WORK TO BE COMPLETED:
Repeat all of the data precisely.
───
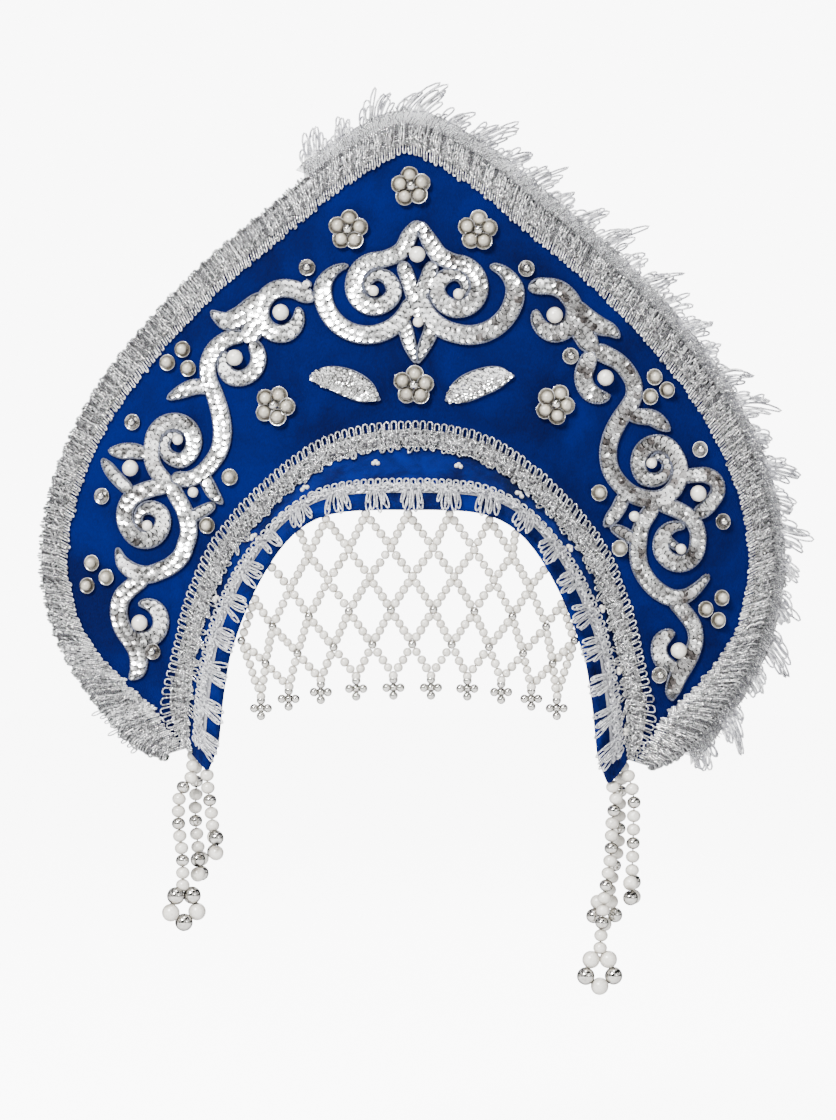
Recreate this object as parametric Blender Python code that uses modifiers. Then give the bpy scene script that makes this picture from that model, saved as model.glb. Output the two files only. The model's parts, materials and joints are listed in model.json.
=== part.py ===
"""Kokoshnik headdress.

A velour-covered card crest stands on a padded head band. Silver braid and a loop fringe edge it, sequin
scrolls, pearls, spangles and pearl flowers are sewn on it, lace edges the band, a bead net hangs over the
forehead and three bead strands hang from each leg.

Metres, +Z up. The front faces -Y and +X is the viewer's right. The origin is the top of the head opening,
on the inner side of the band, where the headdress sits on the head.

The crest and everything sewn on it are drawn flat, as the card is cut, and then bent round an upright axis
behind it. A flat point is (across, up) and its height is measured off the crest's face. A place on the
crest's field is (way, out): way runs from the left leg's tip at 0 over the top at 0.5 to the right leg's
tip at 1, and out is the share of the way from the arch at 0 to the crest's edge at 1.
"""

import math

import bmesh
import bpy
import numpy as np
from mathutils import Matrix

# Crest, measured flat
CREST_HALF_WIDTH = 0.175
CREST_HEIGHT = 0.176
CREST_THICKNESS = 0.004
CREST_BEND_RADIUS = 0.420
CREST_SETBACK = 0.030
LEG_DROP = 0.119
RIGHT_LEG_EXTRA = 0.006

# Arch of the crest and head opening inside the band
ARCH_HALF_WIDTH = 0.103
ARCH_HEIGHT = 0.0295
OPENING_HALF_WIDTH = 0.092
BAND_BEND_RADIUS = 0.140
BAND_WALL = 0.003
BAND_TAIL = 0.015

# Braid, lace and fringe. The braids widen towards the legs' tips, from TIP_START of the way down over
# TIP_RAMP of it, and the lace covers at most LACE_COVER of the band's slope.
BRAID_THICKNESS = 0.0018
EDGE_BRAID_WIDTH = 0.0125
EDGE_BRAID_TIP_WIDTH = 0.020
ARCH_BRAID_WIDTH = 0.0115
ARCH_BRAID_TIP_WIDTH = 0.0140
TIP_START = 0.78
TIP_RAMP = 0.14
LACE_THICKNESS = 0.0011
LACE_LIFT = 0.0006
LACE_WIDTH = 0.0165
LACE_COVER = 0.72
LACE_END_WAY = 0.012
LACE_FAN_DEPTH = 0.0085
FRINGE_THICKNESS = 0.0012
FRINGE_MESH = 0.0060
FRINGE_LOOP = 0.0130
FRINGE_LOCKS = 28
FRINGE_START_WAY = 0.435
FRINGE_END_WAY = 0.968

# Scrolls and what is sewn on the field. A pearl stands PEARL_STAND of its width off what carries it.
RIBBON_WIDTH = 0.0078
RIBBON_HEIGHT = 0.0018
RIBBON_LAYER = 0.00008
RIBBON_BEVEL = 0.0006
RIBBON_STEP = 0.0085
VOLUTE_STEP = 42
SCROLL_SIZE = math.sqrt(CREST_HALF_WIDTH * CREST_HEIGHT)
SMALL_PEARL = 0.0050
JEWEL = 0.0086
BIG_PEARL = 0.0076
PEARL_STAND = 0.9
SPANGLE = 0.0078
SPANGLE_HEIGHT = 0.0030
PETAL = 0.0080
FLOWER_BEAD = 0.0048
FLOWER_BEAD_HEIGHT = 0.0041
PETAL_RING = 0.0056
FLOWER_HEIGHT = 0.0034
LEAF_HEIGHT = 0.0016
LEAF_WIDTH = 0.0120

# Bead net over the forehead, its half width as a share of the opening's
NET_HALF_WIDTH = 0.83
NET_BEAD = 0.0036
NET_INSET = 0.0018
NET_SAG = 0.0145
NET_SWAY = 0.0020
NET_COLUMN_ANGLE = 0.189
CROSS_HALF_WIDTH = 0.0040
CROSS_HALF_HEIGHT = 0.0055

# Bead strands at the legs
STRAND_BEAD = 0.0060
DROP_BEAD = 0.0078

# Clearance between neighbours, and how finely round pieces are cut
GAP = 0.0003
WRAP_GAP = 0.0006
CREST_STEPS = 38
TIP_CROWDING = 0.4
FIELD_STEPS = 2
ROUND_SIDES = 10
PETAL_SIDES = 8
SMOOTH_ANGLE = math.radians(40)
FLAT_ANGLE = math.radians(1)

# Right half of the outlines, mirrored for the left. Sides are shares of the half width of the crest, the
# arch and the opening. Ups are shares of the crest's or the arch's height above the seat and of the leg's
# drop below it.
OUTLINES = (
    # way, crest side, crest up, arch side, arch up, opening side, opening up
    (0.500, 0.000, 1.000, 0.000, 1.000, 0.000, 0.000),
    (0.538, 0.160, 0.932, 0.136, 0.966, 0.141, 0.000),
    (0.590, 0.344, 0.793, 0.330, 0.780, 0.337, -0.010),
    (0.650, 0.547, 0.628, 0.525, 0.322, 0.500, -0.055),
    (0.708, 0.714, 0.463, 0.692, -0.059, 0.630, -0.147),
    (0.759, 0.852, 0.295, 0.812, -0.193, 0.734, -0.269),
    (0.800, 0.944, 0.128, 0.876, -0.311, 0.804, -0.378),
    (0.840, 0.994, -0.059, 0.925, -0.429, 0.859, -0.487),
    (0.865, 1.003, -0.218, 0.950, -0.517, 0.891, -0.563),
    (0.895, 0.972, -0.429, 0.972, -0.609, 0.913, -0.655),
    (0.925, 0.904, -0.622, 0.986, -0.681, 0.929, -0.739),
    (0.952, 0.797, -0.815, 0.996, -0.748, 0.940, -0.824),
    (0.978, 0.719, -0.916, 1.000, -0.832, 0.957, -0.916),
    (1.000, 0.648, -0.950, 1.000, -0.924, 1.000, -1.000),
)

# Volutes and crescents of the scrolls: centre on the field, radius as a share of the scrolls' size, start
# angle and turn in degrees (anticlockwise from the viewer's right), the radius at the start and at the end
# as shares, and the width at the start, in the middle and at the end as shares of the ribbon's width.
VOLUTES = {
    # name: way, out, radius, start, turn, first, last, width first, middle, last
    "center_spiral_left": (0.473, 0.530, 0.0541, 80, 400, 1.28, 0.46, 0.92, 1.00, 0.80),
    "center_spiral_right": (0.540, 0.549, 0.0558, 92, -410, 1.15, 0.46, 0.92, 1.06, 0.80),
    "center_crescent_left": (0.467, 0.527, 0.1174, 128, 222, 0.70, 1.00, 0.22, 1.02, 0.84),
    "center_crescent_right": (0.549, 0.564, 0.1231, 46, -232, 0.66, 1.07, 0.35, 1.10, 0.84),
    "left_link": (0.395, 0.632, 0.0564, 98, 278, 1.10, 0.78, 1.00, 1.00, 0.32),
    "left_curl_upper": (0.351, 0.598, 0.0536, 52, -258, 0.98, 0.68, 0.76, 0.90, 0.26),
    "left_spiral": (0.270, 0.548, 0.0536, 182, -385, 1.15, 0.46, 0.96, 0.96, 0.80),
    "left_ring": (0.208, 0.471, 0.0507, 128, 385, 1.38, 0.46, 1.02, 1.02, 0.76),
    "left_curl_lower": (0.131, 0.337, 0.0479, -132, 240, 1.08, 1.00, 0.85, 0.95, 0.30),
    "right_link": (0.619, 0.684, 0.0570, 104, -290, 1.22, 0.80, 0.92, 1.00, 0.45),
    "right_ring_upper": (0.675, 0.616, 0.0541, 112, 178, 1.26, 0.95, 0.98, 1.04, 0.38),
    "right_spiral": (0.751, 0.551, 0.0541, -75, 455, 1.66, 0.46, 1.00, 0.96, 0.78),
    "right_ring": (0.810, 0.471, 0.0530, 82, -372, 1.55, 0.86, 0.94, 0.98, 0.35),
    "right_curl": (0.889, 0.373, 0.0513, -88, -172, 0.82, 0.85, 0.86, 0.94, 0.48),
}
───
WRITTEN RESPONSE:
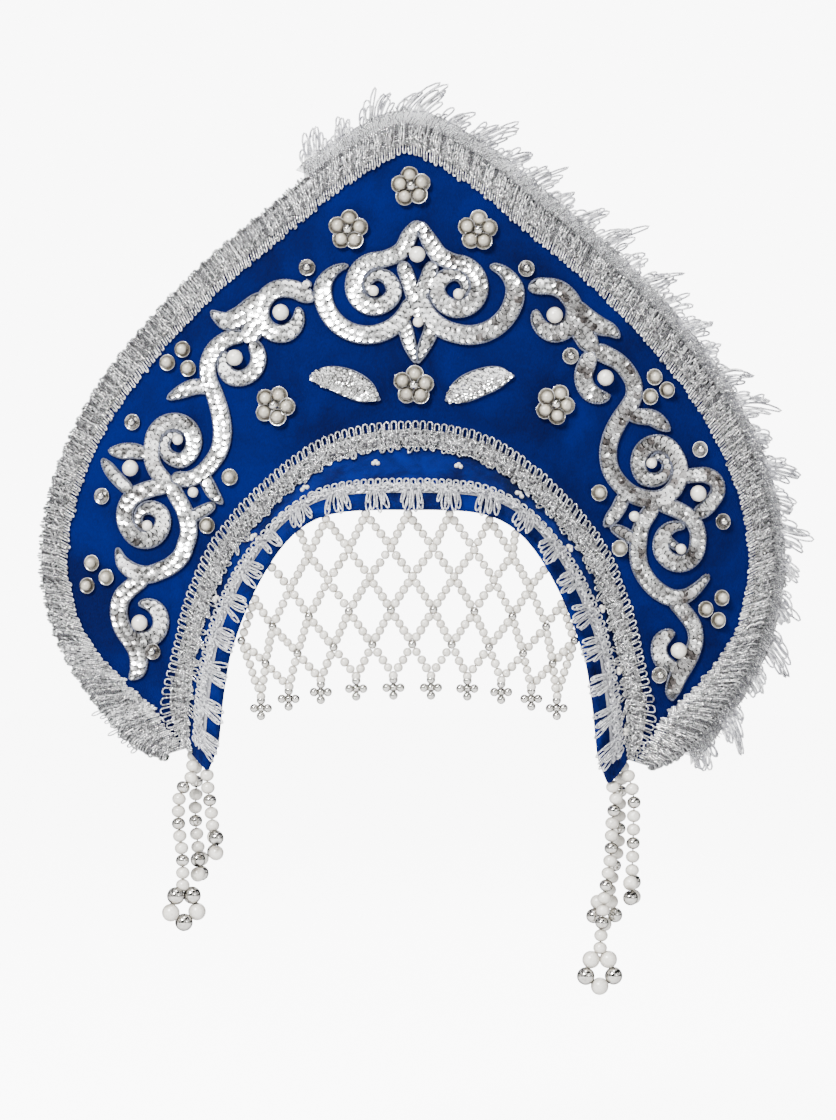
Recreate this object as parametric Blender Python code that uses modifiers. Then give the bpy scene script that makes this picture from that model, saved as model.glb. Output the two files only. The model's parts, materials and joints are listed in model.json.
=== part.py ===
"""Kokoshnik headdress.

A velour-covered card crest stands on a padded head band. Silver braid and a loop fringe edge it, sequin
scrolls, pearls, spangles and pearl flowers are sewn on it, lace edges the band, a bead net hangs over the
forehead and three bead strands hang from each leg.

Metres, +Z up. The front faces -Y and +X is the viewer's right. The origin is the top of the head opening,
on the inner side of the band, where the headdress sits on the head.

The crest and everything sewn on it are drawn flat, as the card is cut, and then bent round an upright axis
behind it. A flat point is (across, up) and its height is measured off the crest's face. A place on the
crest's field is (way, out): way runs from the left leg's tip at 0 over the top at 0.5 to the right leg's
tip at 1, and out is the share of the way from the arch at 0 to the crest's edge at 1.
"""

import math

import bmesh
import bpy
import numpy as np
from mathutils import Matrix

# Crest, measured flat
CREST_HALF_WIDTH = 0.175
CREST_HEIGHT = 0.176
CREST_THICKNESS = 0.004
CREST_BEND_RADIUS = 0.420
CREST_SETBACK = 0.030
LEG_DROP = 0.119
RIGHT_LEG_EXTRA = 0.006

# Arch of the crest and head opening inside the band
ARCH_HALF_WIDTH = 0.103
ARCH_HEIGHT = 0.0295
OPENING_HALF_WIDTH = 0.092
BAND_BEND_RADIUS = 0.140
BAND_WALL = 0.003
BAND_TAIL = 0.015

# Braid, lace and fringe. The braids widen towards the legs' tips, from TIP_START of the way down over
# TIP_RAMP of it, and the lace covers at most LACE_COVER of the band's slope.
BRAID_THICKNESS = 0.0018
EDGE_BRAID_WIDTH = 0.0125
EDGE_BRAID_TIP_WIDTH = 0.020
ARCH_BRAID_WIDTH = 0.0115
ARCH_BRAID_TIP_WIDTH = 0.0140
TIP_START = 0.78
TIP_RAMP = 0.14
LACE_THICKNESS = 0.0011
LACE_LIFT = 0.0006
LACE_WIDTH = 0.0165
LACE_COVER = 0.72
LACE_END_WAY = 0.012
LACE_FAN_DEPTH = 0.0085
FRINGE_THICKNESS = 0.0012
FRINGE_MESH = 0.0060
FRINGE_LOOP = 0.0130
FRINGE_LOCKS = 28
FRINGE_START_WAY = 0.435
FRINGE_END_WAY = 0.968

# Scrolls and what is sewn on the field. A pearl stands PEARL_STAND of its width off what carries it.
RIBBON_WIDTH = 0.0078
RIBBON_HEIGHT = 0.0018
RIBBON_LAYER = 0.00008
RIBBON_BEVEL = 0.0006
RIBBON_STEP = 0.0085
VOLUTE_STEP = 42
SCROLL_SIZE = math.sqrt(CREST_HALF_WIDTH * CREST_HEIGHT)
SMALL_PEARL = 0.0050
JEWEL = 0.0086
BIG_PEARL = 0.0076
PEARL_STAND = 0.9
SPANGLE = 0.0078
SPANGLE_HEIGHT = 0.0030
PETAL = 0.0080
FLOWER_BEAD = 0.0048
FLOWER_BEAD_HEIGHT = 0.0041
PETAL_RING = 0.0056
FLOWER_HEIGHT = 0.0034
LEAF_HEIGHT = 0.0016
LEAF_WIDTH = 0.0120

# Bead net over the forehead, its half width as a share of the opening's
NET_HALF_WIDTH = 0.83
NET_BEAD = 0.0036
NET_INSET = 0.0018
NET_SAG = 0.0145
NET_SWAY = 0.0020
NET_COLUMN_ANGLE = 0.189
CROSS_HALF_WIDTH = 0.0040
CROSS_HALF_HEIGHT = 0.0055

# Bead strands at the legs
STRAND_BEAD = 0.0060
DROP_BEAD = 0.0078

# Clearance between neighbours, and how finely round pieces are cut
GAP = 0.0003
WRAP_GAP = 0.0006
CREST_STEPS = 38
TIP_CROWDING = 0.4
FIELD_STEPS = 2
ROUND_SIDES = 10
PETAL_SIDES = 8
SMOOTH_ANGLE = math.radians(40)
FLAT_ANGLE = math.radians(1)

# Right half of the outlines, mirrored for the left. Sides are shares of the half width of the crest, the
# arch and the opening. Ups are shares of the crest's or the arch's height above the seat and of the leg's
# drop below it.
OUTLINES = (
    # way, crest side, crest up, arch side, arch up, opening side, opening up
    (0.500, 0.000, 1.000, 0.000, 1.000, 0.000, 0.000),
    (0.538, 0.160, 0.932, 0.136, 0.966, 0.141, 0.000),
    (0.590, 0.344, 0.793, 0.330, 0.780, 0.337, -0.010),
    (0.650, 0.547, 0.628, 0.525, 0.322, 0.500, -0.055),
    (0.708, 0.714, 0.463, 0.692, -0.059, 0.630, -0.147),
    (0.759, 0.852, 0.295, 0.812, -0.193, 0.734, -0.269),
    (0.800, 0.944, 0.128, 0.876, -0.311, 0.804, -0.378),
    (0.840, 0.994, -0.059, 0.925, -0.429, 0.859, -0.487),
    (0.865, 1.003, -0.218, 0.950, -0.517, 0.891, -0.563),
    (0.895, 0.972, -0.429, 0.972, -0.609, 0.913, -0.655),
    (0.925, 0.904, -0.622, 0.986, -0.681, 0.929, -0.739),
    (0.952, 0.797, -0.815, 0.996, -0.748, 0.940, -0.824),
    (0.978, 0.719, -0.916, 1.000, -0.832, 0.957, -0.916),
    (1.000, 0.648, -0.950, 1.000, -0.924, 1.000, -1.000),
)

# Volutes and crescents of the scrolls: centre on the field, radius as a share of the scrolls' size, start
# angle and turn in degrees (anticlockwise from the viewer's right), the radius at the start and at the end
# as shares, and the width at the start, in the middle and at the end as shares of the ribbon's width.
VOLUTES = {
    # name: way, out, radius, start, turn, first, last, width first, middle, last
    "center_spiral_left": (0.473, 0.530, 0.0541, 80, 400, 1.28, 0.46, 0.92, 1.00, 0.80),
    "center_spiral_right": (0.540, 0.549, 0.0558, 92, -410, 1.15, 0.46, 0.92, 1.06, 0.80),
    "center_crescent_left": (0.467, 0.527, 0.1174, 128, 222, 0.70, 1.00, 0.22, 1.02, 0.84),
    "center_crescent_right": (0.549, 0.564, 0.1231, 46, -232, 0.66, 1.07, 0.35, 1.10, 0.84),
    "left_link": (0.395, 0.632, 0.0564, 98, 278, 1.10, 0.78, 1.00, 1.00, 0.32),
    "left_curl_upper": (0.351, 0.598, 0.0536, 52, -258, 0.98, 0.68, 0.76, 0.90, 0.26),
    "left_spiral": (0.270, 0.548, 0.0536, 182, -385, 1.15, 0.46, 0.96, 0.96, 0.80),
    "left_ring": (0.208, 0.471, 0.0507, 128, 385, 1.38, 0.46, 1.02, 1.02, 0.76),
    "left_curl_lower": (0.131, 0.337, 0.0479, -132, 240, 1.08, 1.00, 0.85, 0.95, 0.30),
    "right_link": (0.619, 0.684, 0.0570, 104, -290, 1.22, 0.80, 0.92, 1.00, 0.45),
    "right_ring_upper": (0.675, 0.616, 0.0541, 112, 178, 1.26, 0.95, 0.98, 1.04, 0.38),
    "right_spiral": (0.751, 0.551, 0.0541, -75, 455, 1.66, 0.46, 1.00, 0.96, 0.78),
    "right_ring": (0.810, 0.471, 0.0530, 82, -372, 1.55, 0.86, 0.94, 0.98, 0.35),
    "right_curl": (0.889, 0.373, 0.0513, -88, -172, 0.82, 0.85, 0.86, 0.94, 0.48),
}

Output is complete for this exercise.